Common Table Expressions (CTEs) are another powerful tool for writing complex queries. A CTE is a temporary named result set that you can reference within a single query. CTEs make complex queries easier to read and understand by breaking them down into smaller, more manageable parts. They can also improve performance by allowing the database server to optimize the query execution plan. Use transactions to ensure data consistency when performing multiple operations. A transaction is a sequence of operations that are treated as a single unit of work. If any operation within the transaction fails, the entire transaction is rolled back, ensuring that the database remains in a consistent state.
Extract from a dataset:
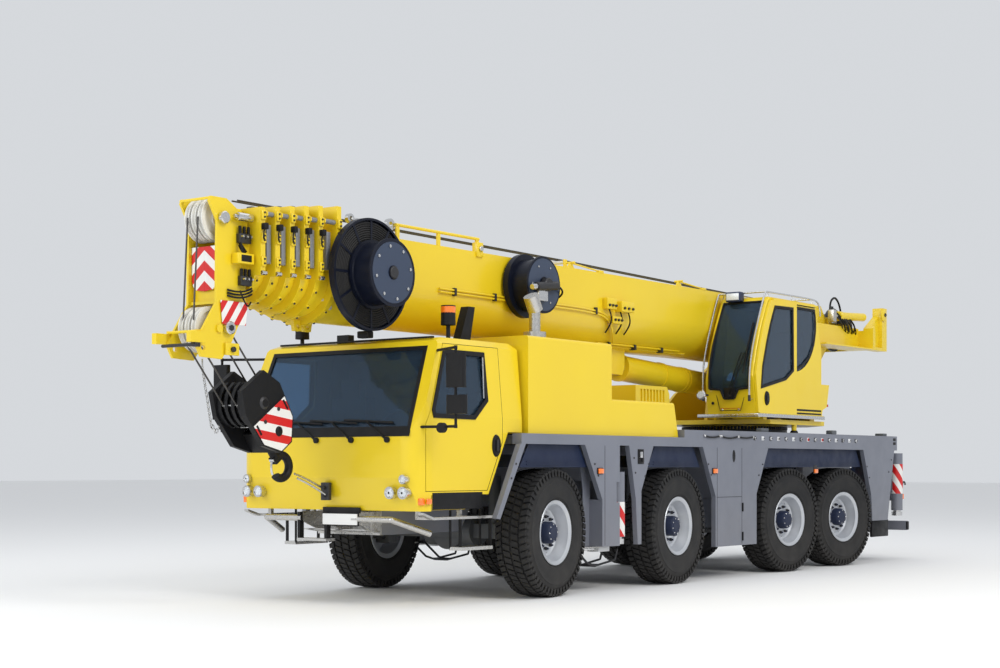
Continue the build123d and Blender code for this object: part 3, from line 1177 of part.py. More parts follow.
def hook_block():
    cheek = side_plate(
        [
            (-270, 40), (-180, 260), (180, 260), (290, 40), (250, -330), (90, -520), (-90, -520),
            (-250, -330)],
        170, 230)
    cheek -= rod_x(60, 160, 240, 0, -330)
    body = both(cheek) + rod_x(HEAD_PIN_R, -245, 245, 0, 0)
    for x in SHEAVE_XS:
        body += sheave(x, HEAD_PIN_R - 1)
    for x in (-129, 129):
        body += rod_x(70, x - 42, x + 42, 0, 0)
    body += rod_x(60, -SHEAVE_XS[2], SHEAVE_XS[2], 0, 0)
    body += block(-171, 171, -90, 90, -520, -300)
    shank = rod_z(45, -640, -500, 0, 0)
    ring = Pos(0, HOOK_EYE_Y, HOOK_EYE_Z) * Rot(0, 90, 0) * Torus(115, 42)
    mouth = block(-80, 80, -200, -20, -790, -600)
    hook = shank + (ring - mouth)
    hook += block(-40, 40, -50, 50, -690, -620)
    return hook_place(body + hook)


def hoist_ropes():
    """The rope's falls, tangent to the lower head sheaves and to the hook block's sheaves."""
    falls = Part()
    dy, dz = HOOK_PIN_Y - HEAD_LOW_SHEAVE_Y, HOOK_PIN_Z - HEAD_LOW_SHEAVE_Z
    length = math.hypot(dy, dz)
    lean = math.degrees(math.atan2(dy, -dz))
    offset = SHEAVE_R - GROOVE_DEPTH + ROPE_R + SEAT_GAP
    for x in FALL_XS:
        for side in (-1, 1):
            fall = rod_z(ROPE_R, -length, 0, x, side * offset)
            falls += Pos(0, HEAD_LOW_SHEAVE_Y, HEAD_LOW_SHEAVE_Z) * Rot(lean, 0, 0) * fall
    return falls


# ---------------------------------------------------------------- write all nodes
frame = carrier_frame() + strut_towers()
write_node("carrier_frame", frame)
write_node("side_panels", side_panels())
write_node("mudguards", mudguards())
write_node("axle_beams", axle_beams())
write_node("driver_cab", driver_cab())
write_node("cab_glass", cab_glass())
write_node("cab_interior", cab_interior())
write_node("engine_cover", engine_cover())
write_node("engine_block", engine_block())
write_node("exhaust_stack", exhaust_stack())
write_node("roof_fittings", roof_fittings())
write_node("front_bumper", front_bumper())
write_node("mirrors", mirrors())
write_node("lamps", lamps())
for name, side in (("left", 1), ("right", -1)):
    write_node(f"cab_door_{name}", cab_door(side))

for number, y, steer in WHEELS:
    for name, side in (("left", 1), ("right", -1)):
        write_node(f"knuckle_{number}_{name}", placed(knuckle(), side, y, steer))
        wheel = Compound(children=[tyre(), rim()])
        write_node(f"wheel_{number}_{name}", placed(wheel, side, y, steer))

for place, y in (("front", OUTRIGGER_FRONT_Y), ("rear", OUTRIGGER_REAR_Y)):
    for name, side in (("left", 1), ("right", -1)):
        write_node(f"outrigger_{place}_{name}", outrigger_beam(side, y))
        write_node(f"jack_{place}_{name}", outrigger_jack(side, y))

write_node("turntable", turntable())
write_node("winch", winch())
write_node("tail_frame", tail_frame())
write_node("crane_cab", crane_cab())
write_node("crane_cab_glass", crane_cab_glass())
write_node("crane_cab_seat", crane_cab_seat())
write_node("crane_cab_door", crane_cab_door())
write_node("boom_base", boom_base())
write_node("hose_reels", hose_reels())
for index in range(1, TELE_COUNT + 1):
    section = telescope(index)
    if index == TELE_COUNT:
        section = section + boom_head()
    write_node(f"telescope_{index}", section)
write_node("head_sheaves", head_sheaves())
write_node("luff_cylinder", luff_cylinder())
write_node("luff_rod", luff_rod())
write_node("hook_block", hook_block())
write_node("hoist_ropes", hoist_ropes())
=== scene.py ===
# %% [markdown]
# # Dressing a mobile crane in Blender
# The crane is a four-axle carrier with a telescopic boom. Its working parts come from a CAD model that is
# packed with its joints, so every wheel, door, outrigger and boom section is already in place and in
# metres. This lesson loads those parts, gives each one its real finish, and adds what the CAD leaves out:
# tyre tread, bolts, hoses, rails, lamps and wipers. The boom head points towards -Y, +X is the crane's left
# side and the ground is z = 0.

# %% Load the CAD parts
import math

import bpy
from mathutils import Matrix, Vector


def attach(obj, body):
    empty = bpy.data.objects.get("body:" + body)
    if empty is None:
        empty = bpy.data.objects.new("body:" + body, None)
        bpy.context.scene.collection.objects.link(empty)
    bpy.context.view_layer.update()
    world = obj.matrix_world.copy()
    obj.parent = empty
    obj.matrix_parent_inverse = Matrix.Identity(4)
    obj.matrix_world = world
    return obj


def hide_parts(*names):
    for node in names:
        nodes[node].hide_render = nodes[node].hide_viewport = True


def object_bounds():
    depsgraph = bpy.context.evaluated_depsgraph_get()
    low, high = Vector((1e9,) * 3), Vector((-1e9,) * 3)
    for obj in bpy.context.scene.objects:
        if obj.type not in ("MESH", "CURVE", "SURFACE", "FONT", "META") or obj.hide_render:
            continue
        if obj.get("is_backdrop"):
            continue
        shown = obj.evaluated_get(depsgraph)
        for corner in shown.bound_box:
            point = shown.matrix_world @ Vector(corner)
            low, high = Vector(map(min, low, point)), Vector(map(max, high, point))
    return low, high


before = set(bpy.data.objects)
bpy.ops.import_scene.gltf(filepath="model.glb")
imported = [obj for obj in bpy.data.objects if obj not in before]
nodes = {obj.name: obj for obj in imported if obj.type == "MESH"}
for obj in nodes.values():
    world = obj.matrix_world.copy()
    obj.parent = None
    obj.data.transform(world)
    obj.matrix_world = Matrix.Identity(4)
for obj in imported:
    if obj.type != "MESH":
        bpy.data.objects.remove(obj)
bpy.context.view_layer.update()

# %% [markdown]
# ## The camera
# A level camera keeps the crane's uprights upright. A real view camera slides its lens up to do that, and
# Blender's shift does the same, so the camera needs no tilt. It stands low, ahead of the crane and to its
# left.

# %% Camera
camera_data = bpy.data.cameras.new("camera")
camera_data.lens = 60.02
camera_data.sensor_width = 36.0
camera_data.shift_y = 0.1322
camera_data.clip_end = 400.0
camera = bpy.data.objects.new("camera", camera_data)
camera.location = (11.643, -17.341, 1.405)
camera.rotation_euler = (math.radians(90), 0, math.radians(36.96))
bpy.context.scene.collection.objects.link(camera)
bpy.context.scene.camera = camera
print("camera at", tuple(round(v, 2) for v in camera.location), "lens", camera_data.lens)

# %% [markdown]
# ## Floor and light
# The floor is one large pale sheet, so wide that it ends at the horizon without an edge. Glossy paint looks
# like paint only when it has something broad to mirror, so the main lights are big soft panels instead of
# small lamps: one high on the camera's right, one on its left, and a wide one overhead. The pale world
# fills the shadows.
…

Stored procedures are precompiled SQL code that can be executed by the database server. Stored procedures can improve performance by reducing network traffic and caching the execution plan. They can also enhance security by encapsulating data access logic and preventing SQL injection attacks. Triggers are special types of stored procedures that are automatically executed in response to certain events, such as inserting, updating, or deleting data. Triggers can be used to enforce business rules, maintain data integrity, and audit changes to the database. Dynamic SQL allows you to construct SQL queries at runtime. This can be useful for creating flexible and customizable queries. However, dynamic SQL can also introduce security vulnerabilities if not handled carefully. Always sanitize user input to prevent SQL injection attacks. By mastering these advanced SQL techniques, you can become a true SQL ninja and tackle even the most challenging data manipulation tasks!
By understanding these concepts and practicing regularly, you'll be well on your way to becoming a SQL pro! Keep experimenting and exploring, and you'll discover even more ways to leverage the power of relational databases.